Magical birthday fairies live in our villa

Birthday parties in Bali are easier than anywhere else for the one obvious reason that we have a large staff whose lives revolve around celebration and ceremonies. My villa staff did all the decorating, made all the food, cleaned up before and after. The day before the party my staff got together and wove these beautiful coconut grass decorations with flowers and hung them around the villa. The handicrafts the people in Bali make for celebrations and ceremonies are just amazing.

Bali Budah's got cake

I'm not a believer that baking a cake is worthy of my time or that my kids give a crap about store-bought versus home-made. In fact, they probably think I love them more if I buy it. Considering I have 5 little humans competing for my attention, spending hours in the kitchen over a nightmare of a cake seems like a bad parenting choice. I love the hunt for a local person with a fabulous home business, but I couldn't find a local cake lady. I priced a rainbow cake from one local baker and it was about $280 usd and another local lady came back with a quote of $300+ and neither used real butter. Ugh. I can't explain why the cakes came back so pricey because they were pretty basic. Weird.

Maybe I gave up my baker search too quickly. But regardless, Bali Budah had my back. I got 3 flourless chocolate cakes for about $50. I coated the tops with Chuck's favorite sprinkles and voila! perfect chocolate cake.

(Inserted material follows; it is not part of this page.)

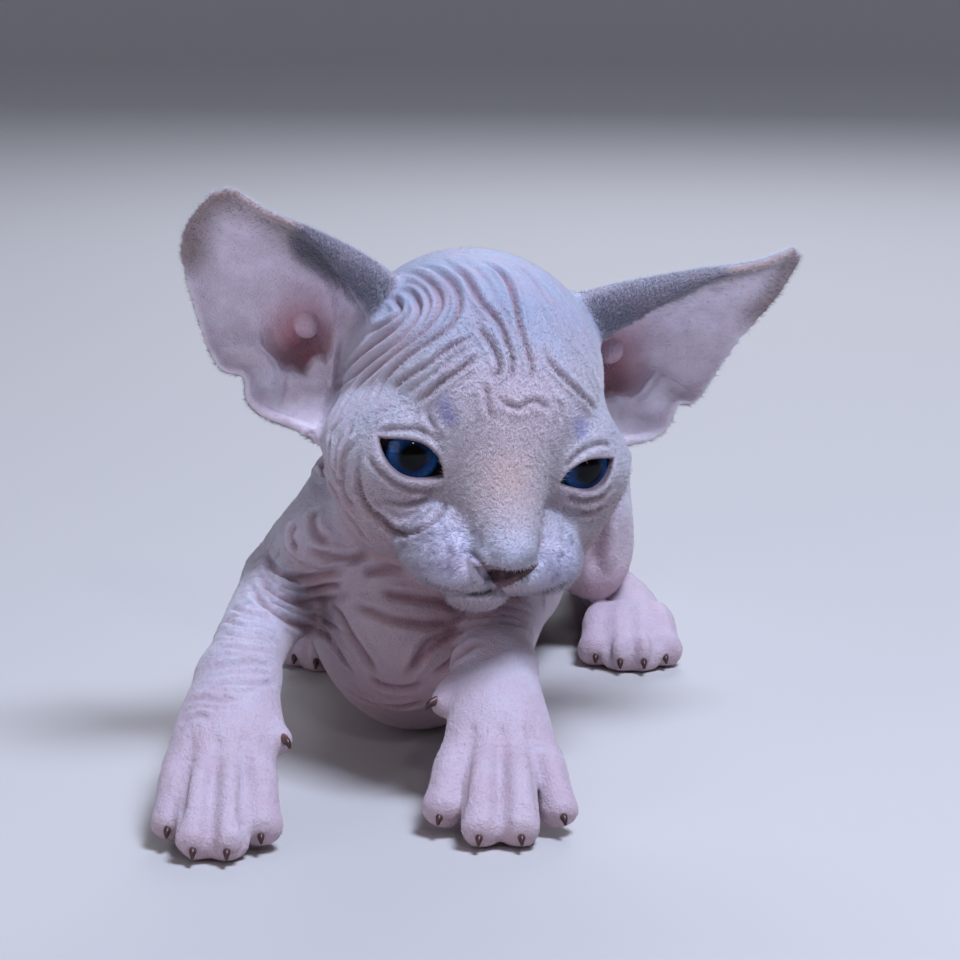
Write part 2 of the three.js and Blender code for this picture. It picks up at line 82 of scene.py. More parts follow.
EYE_RADIUS = 7.4
EYE_CENTRE = np.array([13.0, 9.6, -10.4])
EYE_OUTWARD_TURN = 11.0
EYE_SLANT = 24.0
EYE_OPENING_LEFT = (4.9, 2.0, 3.0)
EYE_OPENING_RIGHT = (5.9, 2.9, 2.9)
LID_THICKNESS = 1.2
SOCKET_GAP = 0.12
HEAD_REACH = 46.0
MUZZLE_LEAN = 0.27
HEAD_CENTRE = np.array([12.5, -5.0, 65.4])
VIEWER_RISE = 12.0
HEAD_TILT = 4.1
HEAD_TURN = 15.5
HEAD_NOD = 14.6

# The photographed view: what it looks at, from how far, and pixels for a slope of one
VIEW_TARGET = np.array([12.0, -5.0, 65.4])
VIEW_DISTANCE = 560.0
VIEW_DROP = 16.94
PICTURE_SIZE = 960
FOCAL_PIXELS = 3472.0
SENSOR_MM = 36.0

EAR_THICKNESS = 1.4
EAR_INNER_EDGE = [
    (12, -9, 2), (18, -2, 10.4), (26, 4.2, 16.2), (35, 7, 20.8), (42, 7.6, 23.6), (47.7, 6.4, 26)]
EAR_OUTER_EDGE = [
    (17, -2, -16), (29.5, -4, -11), (39.5, -9, -6), (46.4, -11.8, 5), (50.6, -7, 15.5), (49.5, 3.6, 24.6)]
EAR_DEPTH = [8, 12, 11.5, 7, 3, 1.2]
EAR_CROWN_ARC = [142, 138, 124, 100, 70, 50]
EAR_CHEEK_ARC = [116, 110, 98, 80, 62, 50]
EAR_BACK = (-0.62, -0.78, 0.1)
EAR_LIFT = {"left": 0.0, "right": 2.4}
EAR_WIDTH = {"left": 0.94, "right": 1.04}
EAR_ROOT = np.array([14.0, -4.0, -6.0])

# Stations of each limb: x, y, z, half width, half height
TRUNK = [
    (0, -1, 25, 13, 17), (0.5, 9, 26, 18, 24.4), (2, 24, 26.5, 19.5, 27.5), (5.5, 45, 26.2, 20, 27.2),
    (9, 66, 26.4, 21, 27.4), (11, 88, 28, 18.5, 28.5), (12, 105, 27, 15, 25), (12, 118, 24, 10, 16)]
NECK = [(1.5, 22, 34, 15, 15), (3, 14, 40, 15, 15), (7, 8, 47, 14.5, 14.5), (11, 4, 55, 14, 14)]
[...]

No gifts, please. Seriously.

At home in the Palisades I literally have a gift wrapping shed next to the house. It's not Pinterest worthy and it will not satisfy anyone's org-porn lusting, but it is stocked (messily!) with unwrapped toys and a zillion ribbons and paper wrapping options. In Bali, folks really don't do gifts aside from a flower or homemade card. Chuck got a gorgeous sunflower and a stuffed monkey made from recycled materials and everyone else came empty handed, which was awesome. As someone who loves gifting, I'm here to say that no-gifts is actually the better way to go. It's a relief to show up for a party and know that your presence is enough. And it's a relief to not deal with your child after they get a bunch of gifts that turn them into a greedy monster. And, of course, and on a fundamental level, there is nothing kids need aside from love, laughter and cake.